Aim:
From the entries that follow, pick out all lines holding "context".

Source material:
::::

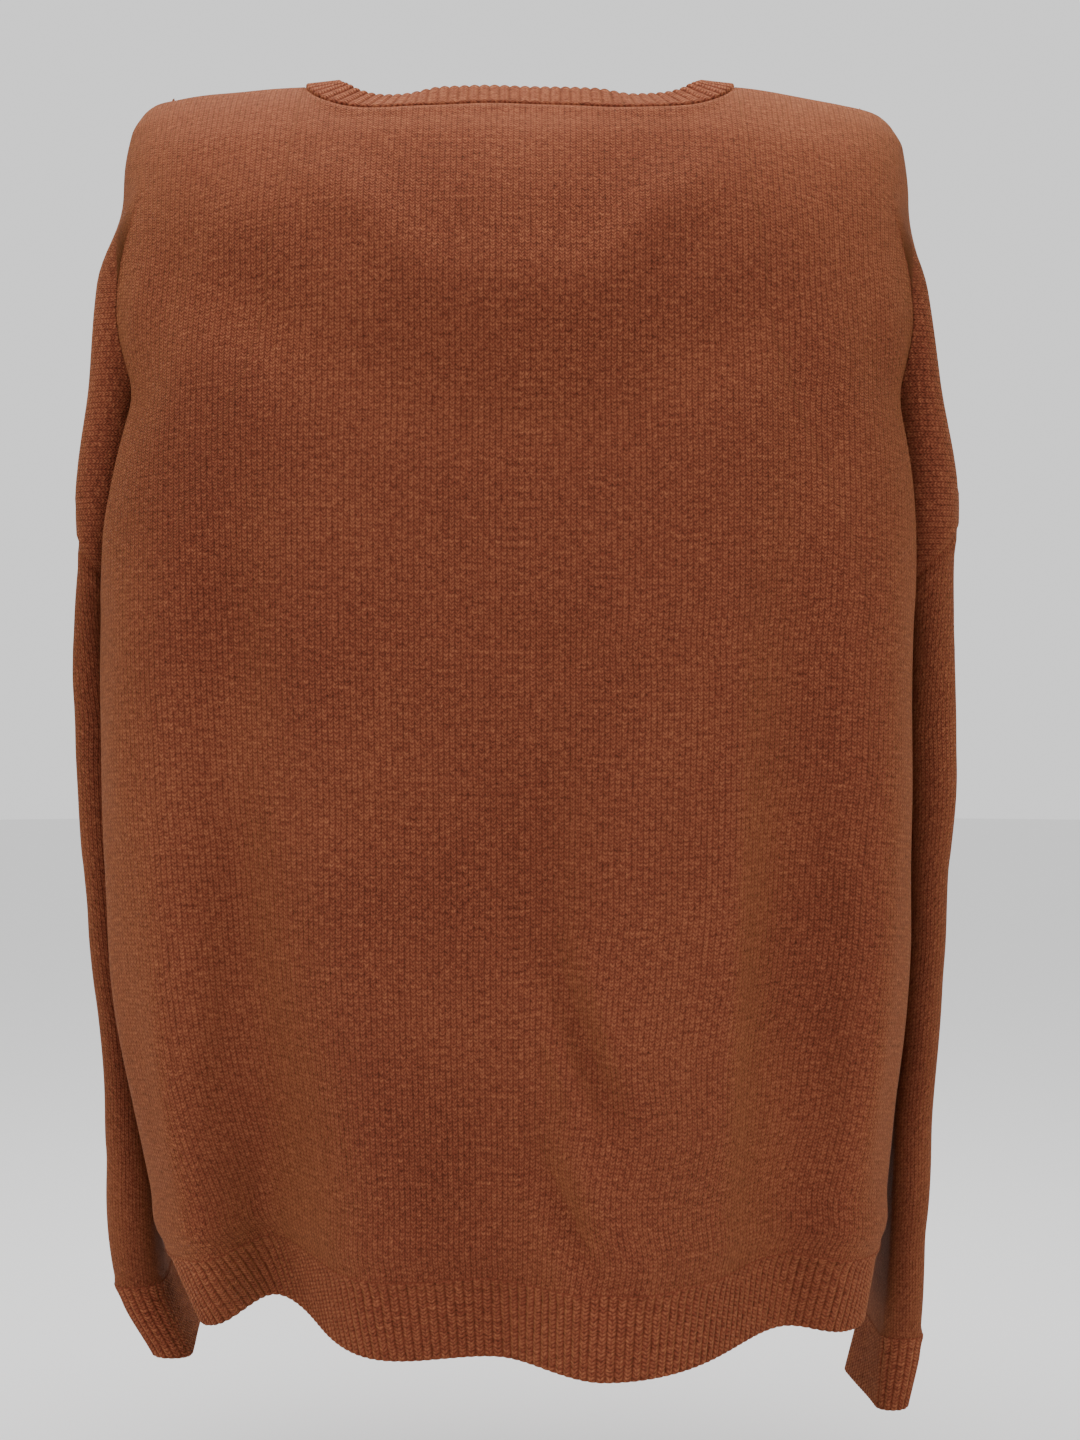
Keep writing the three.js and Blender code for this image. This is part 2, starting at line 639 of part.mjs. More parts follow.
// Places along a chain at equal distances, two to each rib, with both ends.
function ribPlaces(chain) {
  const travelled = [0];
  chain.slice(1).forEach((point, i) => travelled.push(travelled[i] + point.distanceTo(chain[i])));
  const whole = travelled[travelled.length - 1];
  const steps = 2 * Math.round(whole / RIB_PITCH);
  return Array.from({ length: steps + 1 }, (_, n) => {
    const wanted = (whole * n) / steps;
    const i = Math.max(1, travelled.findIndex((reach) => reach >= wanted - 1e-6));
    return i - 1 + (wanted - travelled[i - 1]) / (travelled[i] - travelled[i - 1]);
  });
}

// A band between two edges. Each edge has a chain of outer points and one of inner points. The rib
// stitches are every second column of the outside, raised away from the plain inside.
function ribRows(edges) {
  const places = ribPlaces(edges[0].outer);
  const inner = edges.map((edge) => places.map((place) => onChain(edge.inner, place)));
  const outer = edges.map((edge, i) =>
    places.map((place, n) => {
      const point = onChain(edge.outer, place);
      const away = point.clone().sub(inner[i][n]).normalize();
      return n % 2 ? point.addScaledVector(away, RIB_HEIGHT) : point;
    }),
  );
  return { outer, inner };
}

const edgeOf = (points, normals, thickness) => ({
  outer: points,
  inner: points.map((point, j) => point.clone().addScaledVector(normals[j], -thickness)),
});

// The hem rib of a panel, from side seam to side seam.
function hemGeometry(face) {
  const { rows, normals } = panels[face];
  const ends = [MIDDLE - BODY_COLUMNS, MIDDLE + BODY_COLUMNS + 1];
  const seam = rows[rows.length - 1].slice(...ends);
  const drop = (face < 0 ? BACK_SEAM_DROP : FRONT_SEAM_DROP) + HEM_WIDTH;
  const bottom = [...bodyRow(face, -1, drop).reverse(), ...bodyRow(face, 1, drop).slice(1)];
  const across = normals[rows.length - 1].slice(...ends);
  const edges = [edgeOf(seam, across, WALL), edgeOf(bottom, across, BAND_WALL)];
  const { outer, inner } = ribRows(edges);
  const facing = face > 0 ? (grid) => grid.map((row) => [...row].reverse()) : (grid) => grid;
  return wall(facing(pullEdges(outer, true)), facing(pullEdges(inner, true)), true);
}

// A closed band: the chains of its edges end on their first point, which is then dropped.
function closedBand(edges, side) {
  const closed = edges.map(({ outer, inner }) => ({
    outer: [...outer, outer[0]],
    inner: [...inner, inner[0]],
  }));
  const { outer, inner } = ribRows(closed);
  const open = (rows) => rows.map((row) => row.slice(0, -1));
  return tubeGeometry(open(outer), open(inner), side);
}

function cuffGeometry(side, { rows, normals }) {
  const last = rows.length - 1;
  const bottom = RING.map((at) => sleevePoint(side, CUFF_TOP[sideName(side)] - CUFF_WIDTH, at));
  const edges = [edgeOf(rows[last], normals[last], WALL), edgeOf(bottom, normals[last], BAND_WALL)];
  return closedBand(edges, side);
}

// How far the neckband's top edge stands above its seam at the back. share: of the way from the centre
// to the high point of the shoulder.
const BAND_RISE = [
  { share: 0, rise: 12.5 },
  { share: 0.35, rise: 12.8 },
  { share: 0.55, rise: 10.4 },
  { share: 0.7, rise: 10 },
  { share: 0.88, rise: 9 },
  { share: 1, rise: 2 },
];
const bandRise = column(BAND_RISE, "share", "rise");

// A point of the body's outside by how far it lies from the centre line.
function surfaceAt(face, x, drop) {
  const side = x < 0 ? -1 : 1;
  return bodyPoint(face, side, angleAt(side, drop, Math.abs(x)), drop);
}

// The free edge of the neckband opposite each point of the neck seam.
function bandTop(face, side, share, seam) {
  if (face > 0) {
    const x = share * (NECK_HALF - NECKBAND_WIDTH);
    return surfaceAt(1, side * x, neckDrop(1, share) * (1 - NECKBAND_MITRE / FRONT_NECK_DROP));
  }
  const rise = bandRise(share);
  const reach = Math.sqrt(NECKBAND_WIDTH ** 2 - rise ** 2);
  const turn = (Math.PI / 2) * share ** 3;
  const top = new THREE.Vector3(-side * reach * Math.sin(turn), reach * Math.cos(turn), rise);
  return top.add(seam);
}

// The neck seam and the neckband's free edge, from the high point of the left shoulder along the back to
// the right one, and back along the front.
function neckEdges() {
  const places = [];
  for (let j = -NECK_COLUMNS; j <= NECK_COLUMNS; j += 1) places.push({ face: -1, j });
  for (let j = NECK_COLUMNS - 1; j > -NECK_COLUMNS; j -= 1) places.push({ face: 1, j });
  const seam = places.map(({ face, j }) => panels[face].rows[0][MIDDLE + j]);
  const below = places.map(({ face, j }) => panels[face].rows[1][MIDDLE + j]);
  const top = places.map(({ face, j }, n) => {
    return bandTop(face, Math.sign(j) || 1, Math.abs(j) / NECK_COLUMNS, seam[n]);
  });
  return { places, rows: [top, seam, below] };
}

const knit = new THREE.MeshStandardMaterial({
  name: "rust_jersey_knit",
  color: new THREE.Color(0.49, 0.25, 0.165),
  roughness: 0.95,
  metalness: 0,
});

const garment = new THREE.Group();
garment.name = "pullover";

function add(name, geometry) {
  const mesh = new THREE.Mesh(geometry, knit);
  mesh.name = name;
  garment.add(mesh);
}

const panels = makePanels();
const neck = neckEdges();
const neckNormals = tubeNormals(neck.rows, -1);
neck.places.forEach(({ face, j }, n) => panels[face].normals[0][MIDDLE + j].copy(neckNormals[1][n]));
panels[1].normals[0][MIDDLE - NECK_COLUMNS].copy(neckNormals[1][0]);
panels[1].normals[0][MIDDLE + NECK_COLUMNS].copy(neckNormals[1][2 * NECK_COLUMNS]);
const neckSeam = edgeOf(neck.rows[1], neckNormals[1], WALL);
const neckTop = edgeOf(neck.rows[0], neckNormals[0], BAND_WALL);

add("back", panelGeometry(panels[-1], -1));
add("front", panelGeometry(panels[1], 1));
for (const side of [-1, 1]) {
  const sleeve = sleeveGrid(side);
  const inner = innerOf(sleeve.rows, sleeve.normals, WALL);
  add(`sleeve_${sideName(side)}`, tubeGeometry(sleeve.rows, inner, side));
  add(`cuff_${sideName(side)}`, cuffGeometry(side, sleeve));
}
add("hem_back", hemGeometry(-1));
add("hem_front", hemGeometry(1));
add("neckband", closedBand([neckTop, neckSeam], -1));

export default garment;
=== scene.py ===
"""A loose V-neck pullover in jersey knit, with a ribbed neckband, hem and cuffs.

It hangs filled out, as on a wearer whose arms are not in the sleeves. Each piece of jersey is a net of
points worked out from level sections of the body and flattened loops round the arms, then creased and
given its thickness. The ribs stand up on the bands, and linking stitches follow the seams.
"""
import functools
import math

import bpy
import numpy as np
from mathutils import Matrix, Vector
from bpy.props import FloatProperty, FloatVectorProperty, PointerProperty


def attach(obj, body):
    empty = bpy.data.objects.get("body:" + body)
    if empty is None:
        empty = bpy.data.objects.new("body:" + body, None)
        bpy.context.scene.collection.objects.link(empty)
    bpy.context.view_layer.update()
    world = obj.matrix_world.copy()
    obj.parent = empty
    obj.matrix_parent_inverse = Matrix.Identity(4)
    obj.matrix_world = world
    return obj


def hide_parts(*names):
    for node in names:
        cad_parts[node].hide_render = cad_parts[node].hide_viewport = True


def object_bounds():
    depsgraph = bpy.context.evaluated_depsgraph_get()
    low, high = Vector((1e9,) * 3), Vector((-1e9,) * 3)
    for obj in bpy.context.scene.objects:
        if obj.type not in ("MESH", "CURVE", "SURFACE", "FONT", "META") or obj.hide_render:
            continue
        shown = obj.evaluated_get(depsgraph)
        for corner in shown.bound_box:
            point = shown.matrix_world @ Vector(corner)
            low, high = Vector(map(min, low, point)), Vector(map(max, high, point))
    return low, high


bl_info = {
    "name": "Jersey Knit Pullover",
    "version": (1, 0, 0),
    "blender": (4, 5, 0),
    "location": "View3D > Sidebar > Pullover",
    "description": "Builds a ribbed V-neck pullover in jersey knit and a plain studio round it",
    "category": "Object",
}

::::

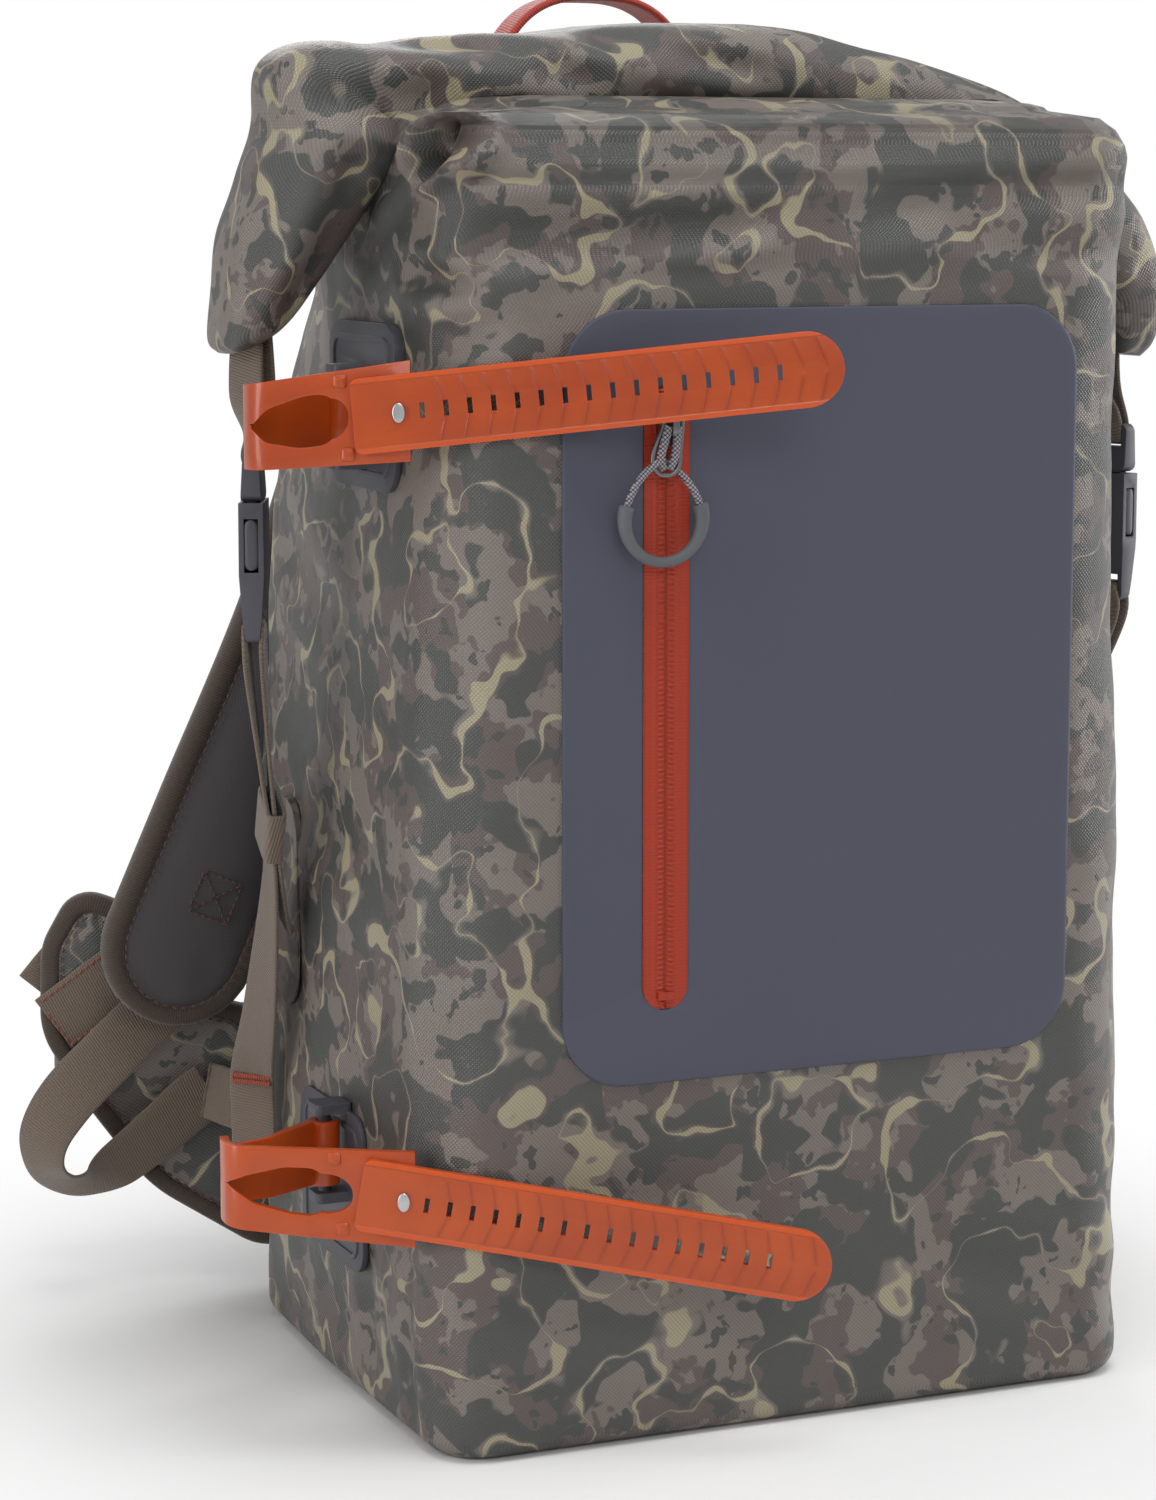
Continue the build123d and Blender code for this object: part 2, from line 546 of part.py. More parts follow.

::::

Exercise output:
        bpy.context.scene.collection.objects.link(empty)
    bpy.context.view_layer.update()
    depsgraph = bpy.context.evaluated_depsgraph_get()
    for obj in bpy.context.scene.objects:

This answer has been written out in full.